[TO DO]:
Repeat exactly, and only, the lines from the one that contains "from mathutils import Matrix, Vector" through the one that contains "CUFF_LIFT = 4.0", both ends included.

[COLLECTED MATERIAL]:
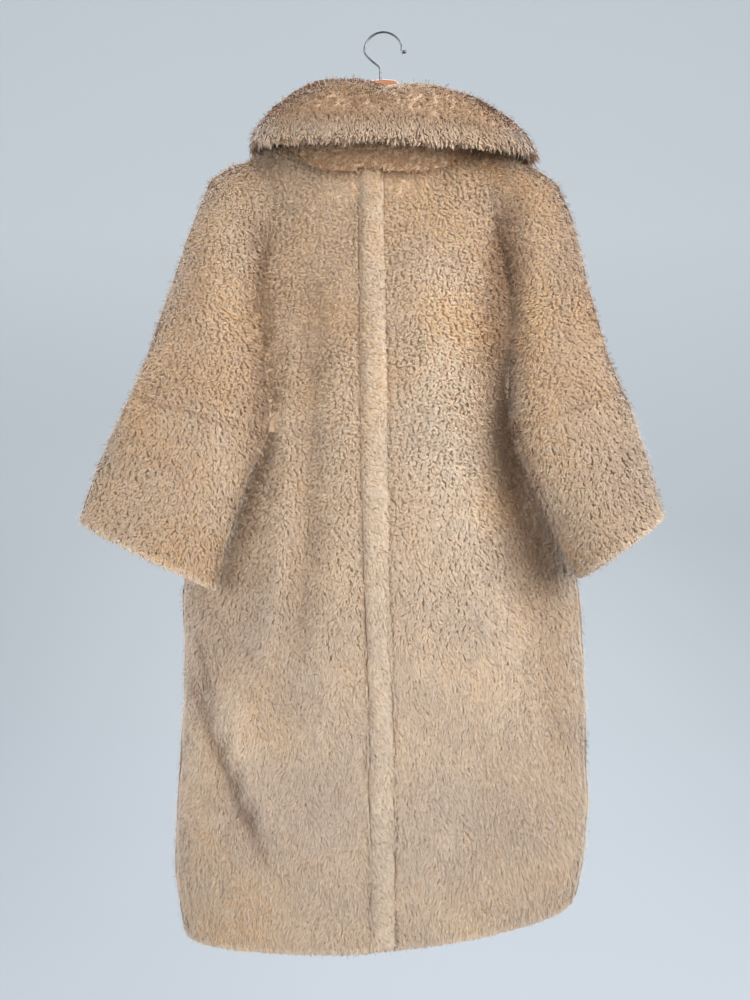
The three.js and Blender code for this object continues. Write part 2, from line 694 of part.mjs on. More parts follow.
// The collar is cut clear of the body it lies on, and flush where it is sewn to the neck
const nearNeck = boxBetween(
  new THREE.Vector3(-neckHalfWidth - 10, -80, neckFrontZ - 24),
  new THREE.Vector3(neckHalfWidth + 10, 72, roomAbove),
);
const neckSide = coatBody(collarClear, touchGap).intersect(nearNeck);
const belowNeck = boxBetween(
  new THREE.Vector3(-roomAside, -roomDeep, roomBelow),
  new THREE.Vector3(roomAside, 0, neckBackZ + touchGap),
);
const keepClear = coatBody(touchGap).add(neckSide).add(stripRoom.intersect(belowNeck));
addPiece('collar_top', collarLayer(true).subtract(keepClear), fur);
addPiece('collar_under', collarLayer(false).subtract(keepClear), fur);

addPiece('hanger_wood', hangerWood(0).subtract(hangerBore()), wood);
addPiece('hanger_hook', hangerHook(), steel);

export default coat;
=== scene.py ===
import math

import bpy
import numpy as np
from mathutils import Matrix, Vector
from mathutils.bvhtree import BVHTree


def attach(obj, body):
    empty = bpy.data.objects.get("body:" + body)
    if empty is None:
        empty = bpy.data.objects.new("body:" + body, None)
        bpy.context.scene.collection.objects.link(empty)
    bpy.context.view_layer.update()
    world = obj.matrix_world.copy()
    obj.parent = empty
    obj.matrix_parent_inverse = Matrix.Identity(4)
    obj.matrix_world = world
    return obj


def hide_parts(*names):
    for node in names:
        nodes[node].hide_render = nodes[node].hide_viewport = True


# A long faux fur coat on a wooden hanger, seen from behind.
# The tables are in millimetres and the pieces in metres. +X is the wearer's right,
# -Y is the back of the coat, +Z is up, and the origin is inside the top of the hook.

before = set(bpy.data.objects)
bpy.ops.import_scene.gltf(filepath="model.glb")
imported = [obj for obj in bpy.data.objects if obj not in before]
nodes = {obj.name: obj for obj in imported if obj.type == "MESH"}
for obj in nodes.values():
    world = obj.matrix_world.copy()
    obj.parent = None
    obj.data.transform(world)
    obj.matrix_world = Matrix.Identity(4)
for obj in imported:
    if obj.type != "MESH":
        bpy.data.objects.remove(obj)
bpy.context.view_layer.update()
MM = 0.001

# Cloth
WALL = 12.0
PILE = 5.5  # depth of the fur, from its tips down to the knitted backing
SHOULDER_DROP = 8.0
HEM_LIFT = 5.0
CUFF_LIFT = 4.0

# Body: level, left, right, back, front, y of the side folds, power
BODY = np.array([
    (-112, -64, 64, -36, 34, 0, 2.1),
    (-128, -96, 96, -42, 40, 0, 2.1),
    (-142, -128, 128, -47, 45, 0, 2.1),
    (-156, -160, 162, -51, 49, 0, 2.1),
    (-172, -178, 182, -55, 53, 0, 2.15),
    (-194, -184, 188, -60, 56, 0, 2.2),
    (-240, -187, 190, -67, 61, 3, 2.25),
    (-330, -200, 202, -75, 68, 16, 2.25),
    (-430, -216, 216, -82, 76, 34, 2.2),
    (-520, -233, 230, -88, 82, 42, 2.15),
    (-620, -250, 244, -93, 88, 40, 2.15),
    (-740, -266, 260, -98, 92, 30, 2.2),
    (-800, -261, 263, -101, 93, 24, 2.25),
    (-900, -264, 266, -104, 94, 17, 2.3),
    (-1000, -270, 266, -103, 92, 12, 2.3),
    (-1090, -272, 265, -98, 88, 9, 2.25),
    (-1172, -261, 251, -88, 80, 8, 2.2),
], float)
HEM_LOWEST = -1172.0
HEM_BENDS_BELOW = -900.0
HEM_LINE = np.array([
    (-280, -1163), (-230, -1171), (-75, -1172), (60, -1161),
    (141, -1149), (203, -1138), (244, -1126), (280, -1100),
], float)

# Folds: a line through three points, spread to each side. Rise is out from the coat.
BACK_FOLDS = [
    (-97, -300, -94, -550, -121, -815, 20, -8),
    (-120, -430, -127, -640, -150, -830, 20, 8),
    (-66, -380, -60, -620, -92, -960, 30, 5),
    (166, -230, 144, -480, 214, -780, 27, -14),
    (52, -250, 92, -560, 186, -930, 34, 9),
    (210, -730, 212, -840, 236, -960, 26, -8),
    (196, -560, 190, -608, 196, -655, 22, 12),
    (-246, -790, -214, -915, -150, -1060, 16, -9),
    (-212, -800, -186, -910, -122, -1050, 26, 7),
    (96, -900, 70, -1020, 60, -1200, 30, 5),
]
FRONT_FOLDS = [
    (-104, -330, -92, -600, -130, -900, 26, -9),
    (-150, -470, -146, -700, -176, -1000, 24, 7),
    (92, -340, 106, -640, 150, -940, 28, -10),
    (148, -500, 158, -720, 190, -980, 24, 7),
    (-60, -840, -74, -980, -66, -1200, 28, -7),
    (62, -800, 56, -1000, 76, -1200, 30, 6),
]
FOLD_FADE = 70.0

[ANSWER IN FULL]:
from mathutils import Matrix, Vector
from mathutils.bvhtree import BVHTree


def attach(obj, body):
    empty = bpy.data.objects.get("body:" + body)
    if empty is None:
        empty = bpy.data.objects.new("body:" + body, None)
        bpy.context.scene.collection.objects.link(empty)
    bpy.context.view_layer.update()
    world = obj.matrix_world.copy()
    obj.parent = empty
    obj.matrix_parent_inverse = Matrix.Identity(4)
    obj.matrix_world = world
    return obj


def hide_parts(*names):
    for node in names:
        nodes[node].hide_render = nodes[node].hide_viewport = True


# A long faux fur coat on a wooden hanger, seen from behind.
# The tables are in millimetres and the pieces in metres. +X is the wearer's right,
# -Y is the back of the coat, +Z is up, and the origin is inside the top of the hook.

before = set(bpy.data.objects)
bpy.ops.import_scene.gltf(filepath="model.glb")
imported = [obj for obj in bpy.data.objects if obj not in before]
nodes = {obj.name: obj for obj in imported if obj.type == "MESH"}
for obj in nodes.values():
    world = obj.matrix_world.copy()
    obj.parent = None
    obj.data.transform(world)
    obj.matrix_world = Matrix.Identity(4)
for obj in imported:
    if obj.type != "MESH":
        bpy.data.objects.remove(obj)
bpy.context.view_layer.update()
MM = 0.001

# Cloth
WALL = 12.0
PILE = 5.5  # depth of the fur, from its tips down to the knitted backing
SHOULDER_DROP = 8.0
HEM_LIFT = 5.0
CUFF_LIFT = 4.0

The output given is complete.